My rig is a i7 920 @ 3.5Ghz with a BGF GTX285 OC.
I had no issues.

What were your framerates ? I definitely had playability issues and am running a setup over 200% more powerful.


I must ask you, because I need to be certain:
You have no idea how much computaion physcis require do you?

I'm not denying or claiming knowledge as to the amount of computations required for physx. It definitely has a whole lot going on as it is unplayable at times in its current most implemented form, high settings in Mafia 2.

That is irrelevant though. What does the amount of computations matter to someone playing a game with it enabled when it brings little to the table and cuts framerates in half. Sound like it needs a lot of work then.

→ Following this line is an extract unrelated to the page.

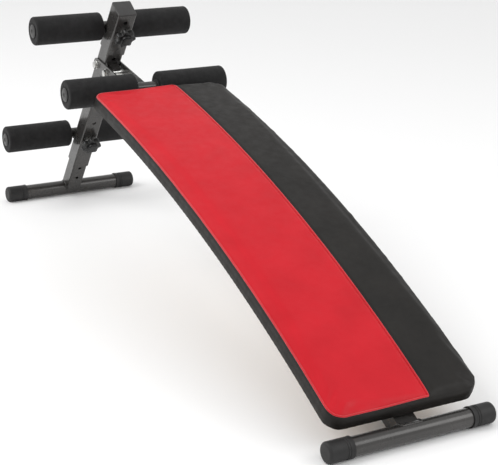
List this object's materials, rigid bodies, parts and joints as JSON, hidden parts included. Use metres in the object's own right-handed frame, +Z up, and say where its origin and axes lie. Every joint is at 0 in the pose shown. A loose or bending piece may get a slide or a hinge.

I have tried several savegames with and without PhysX, here is what I noticed:

  • Clothes stick in an unnatural way to characters and behaves way to stiff.
  • The prerendered smoke looks static and false.
  • The missing debris makes the world look static and dead...matter just disspear, like in a freaky strange dimension.
  • Explosions don't interact with surroundings
I've seen all those effects implemented to one degree or another in games using physics on the CPU. The reason you don't see any of that in Mafia 2 when you disable physx is because they gutted any physics implementation once you disable physx.


How many DX11 games are there?
And how does DX11 alter the experience?

What does this have to do with anything ?

Physx has been around for over 4 years. GPU physx is averaging 2 games a year. Why is it not being adopted more widely ?

In a game like Crysis back when it was released, when you booted it up that first time and put everything on very high in DX10 with some AA and got poor framerates even on the best hardware, but what you did see was incredibly impressive, amazing visuals. One could accept the poor performance because the visual immersion was amazing.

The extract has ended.